One Fourteenth of an Elephant (the reference is to the men’s work capacity) is dedicated to ‘those thousands of friends and unknown mates’ who died on the railway. It is marked by contempt not only for the Japanese, but for officers (medical officers, especially a large Australian, excepted) who took little part in the work and showed scant sympathy for the suffering of the soldiers nominally under their com-mand. Peek is also infuriated by the obtuseness of those writing in freedom from home: ‘weak beer hardly worth drinking, gin and whisky almost unobtainable … Cigarettes rationed, eggs rare, the meat ration even smaller – dear me, isn’t life tough at home?’ The letters of Mary Hodgkin to her husband and to his parents in England are only partly written in complaint. As with her husband, resolution was all.

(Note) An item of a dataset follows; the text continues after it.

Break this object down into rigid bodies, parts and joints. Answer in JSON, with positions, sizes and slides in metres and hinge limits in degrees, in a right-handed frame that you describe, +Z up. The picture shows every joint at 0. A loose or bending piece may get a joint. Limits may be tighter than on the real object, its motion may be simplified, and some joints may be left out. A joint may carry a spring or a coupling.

If This Should Be Farewell has a foreword by World War II veteran and author T.A.G. Hungerford (Knockabout in a Slouch Hat), in which he comments on the plight of Ernest Hodgkin: ‘separated from his family in a foreign land, in a situation which from time to time he must have feared in his heart could only end in his own death and those of thousands of his compatriots.’ Yet there was solace: letters did arrive and, because of the professional background of many of the internees, Changi Gaol fostered ‘a culture of learning and enquiry’. Hodgkin, like Peek, writes a plain, direct prose. His eye is attentive; self-pity is proscribed. Sometimes, like Peek, he is disconcerted by the incompleteness of what he hears from home, by changes of circumstances taken for granted. Mary finds work as a teacher. With two bequests from a dead uncle, she buys a house. Reasonably, Ernest asks: ‘You are teaching – where? What? You have bought a house and are a landed proprietor – how? Why?’
Mary coped with fears about bringing up children in Australia (‘the accent they will collect is pretty awful’) and with the servant problem (‘Our housekeeper isn’t very satisfactory’). She also has to cope with her husband’s return, for he is ‘a wee bit vague and will not take responsibility’. That one line hints at volumes that might be written about readjustment to life after captivity. It would be idle not to mention the pleasures of what have become anachronisms. Thus Mary tells her husband that their two eldest boys ‘are shooting up’. In turn, he notes ‘an influx of Fannys’ to the gaol. Female army nurses are all that Mary has to beware.
Most impressively, Wood shows, by the juxtaposition of his materials, how present hardship was borne at the same time as the elements of a future life were being prepared. Both Mary and Ernest went on to academic careers at the University of Western Australia. Each of these fine books is an account of quiet victories – of survival, of course, but more important, of self-mastery.